• [WHAT THE TASK REQUIRES]: Gather up the lines that contain "hinge".
--- START OF PROVIDED RECORDS ---
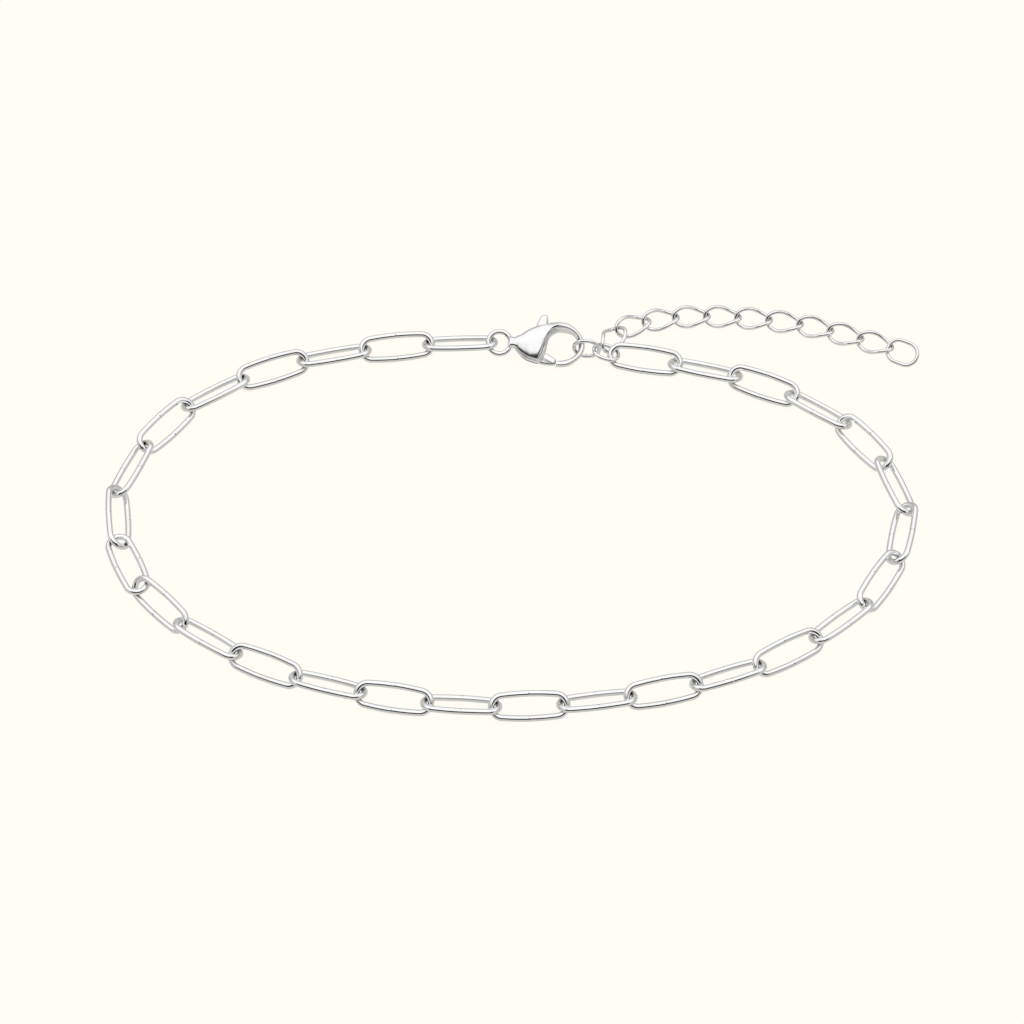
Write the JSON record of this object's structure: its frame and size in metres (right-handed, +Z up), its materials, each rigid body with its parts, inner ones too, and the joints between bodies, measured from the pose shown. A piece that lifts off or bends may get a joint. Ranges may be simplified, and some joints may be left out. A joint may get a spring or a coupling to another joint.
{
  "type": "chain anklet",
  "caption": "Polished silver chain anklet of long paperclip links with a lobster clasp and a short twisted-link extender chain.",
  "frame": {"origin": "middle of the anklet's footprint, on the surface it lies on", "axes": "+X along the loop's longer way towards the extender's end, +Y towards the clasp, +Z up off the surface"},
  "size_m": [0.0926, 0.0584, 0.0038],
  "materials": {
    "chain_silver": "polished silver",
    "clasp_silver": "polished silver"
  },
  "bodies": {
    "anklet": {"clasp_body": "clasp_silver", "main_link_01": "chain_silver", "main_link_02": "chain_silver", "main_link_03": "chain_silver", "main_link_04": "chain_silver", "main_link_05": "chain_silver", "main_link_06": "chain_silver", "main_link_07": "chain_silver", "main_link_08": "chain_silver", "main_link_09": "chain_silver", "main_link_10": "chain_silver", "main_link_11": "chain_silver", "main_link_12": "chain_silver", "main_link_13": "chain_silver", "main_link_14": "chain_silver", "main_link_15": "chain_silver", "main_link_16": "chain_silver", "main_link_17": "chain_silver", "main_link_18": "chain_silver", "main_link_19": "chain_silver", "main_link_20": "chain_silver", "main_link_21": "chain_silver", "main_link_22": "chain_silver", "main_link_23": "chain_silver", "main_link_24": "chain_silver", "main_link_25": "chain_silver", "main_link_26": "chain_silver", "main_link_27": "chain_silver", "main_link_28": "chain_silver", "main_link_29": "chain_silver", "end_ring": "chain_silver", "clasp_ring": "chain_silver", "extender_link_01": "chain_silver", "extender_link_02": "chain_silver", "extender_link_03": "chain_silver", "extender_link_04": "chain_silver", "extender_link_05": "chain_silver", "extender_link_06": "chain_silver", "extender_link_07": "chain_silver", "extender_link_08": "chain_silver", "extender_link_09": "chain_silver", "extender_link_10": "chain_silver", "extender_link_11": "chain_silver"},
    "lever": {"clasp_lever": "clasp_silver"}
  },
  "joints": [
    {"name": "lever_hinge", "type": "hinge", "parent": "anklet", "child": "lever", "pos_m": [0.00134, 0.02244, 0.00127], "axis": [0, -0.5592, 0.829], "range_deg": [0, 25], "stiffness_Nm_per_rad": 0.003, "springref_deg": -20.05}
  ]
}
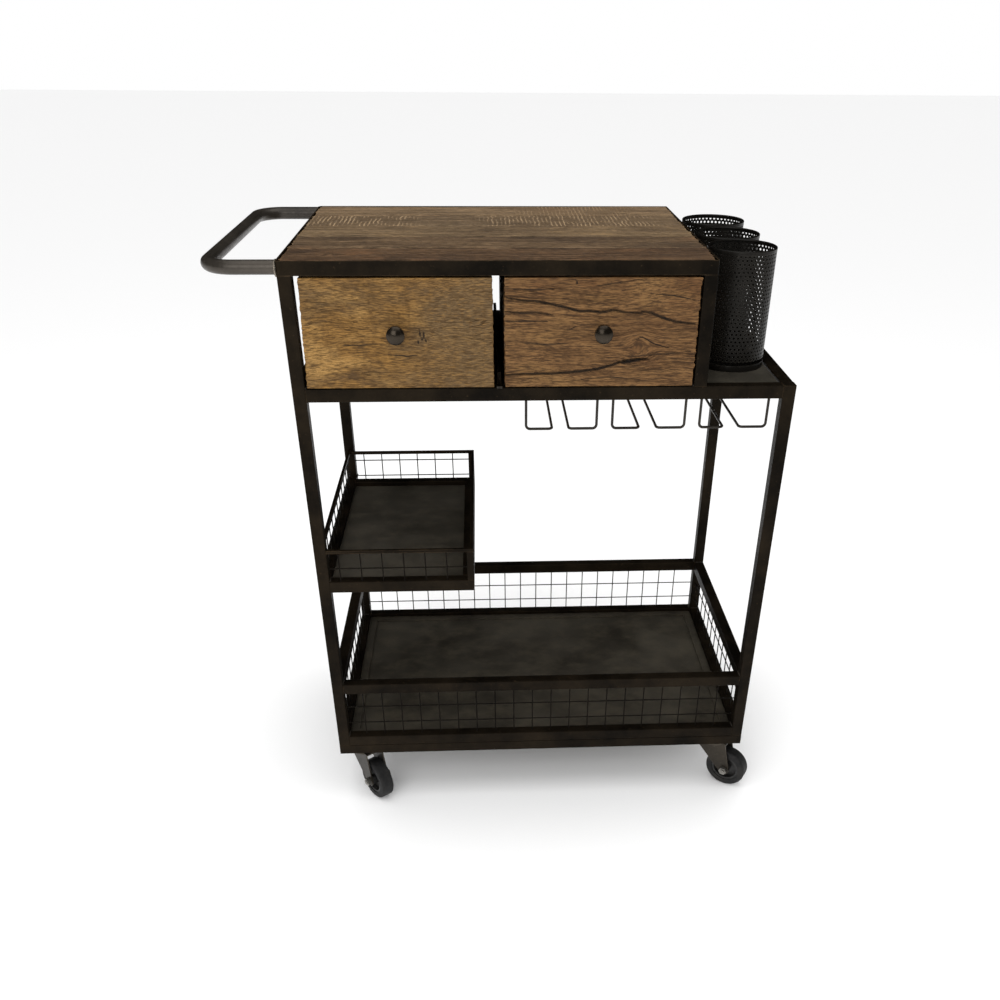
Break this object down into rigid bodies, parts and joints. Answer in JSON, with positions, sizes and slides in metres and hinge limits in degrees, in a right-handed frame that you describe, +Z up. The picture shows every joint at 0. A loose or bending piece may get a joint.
--- END OF PROVIDED RECORDS ---
• [ANSWER IN FULL]:
    {"name": "lever_hinge", "type": "hinge", "parent": "anklet", "child": "lever", "pos_m": [0.00134, 0.02244, 0.00127], "axis": [0, -0.5592, 0.829], "range_deg": [0, 25], "stiffness_Nm_per_rad": 0.003, "springref_deg": -20.05}
Break this object down into rigid bodies, parts and joints. Answer in JSON, with positions, sizes and slides in metres and hinge limits in degrees, in a right-handed frame that you describe, +Z up. The picture shows every joint at 0. A loose or bending piece may get a joint.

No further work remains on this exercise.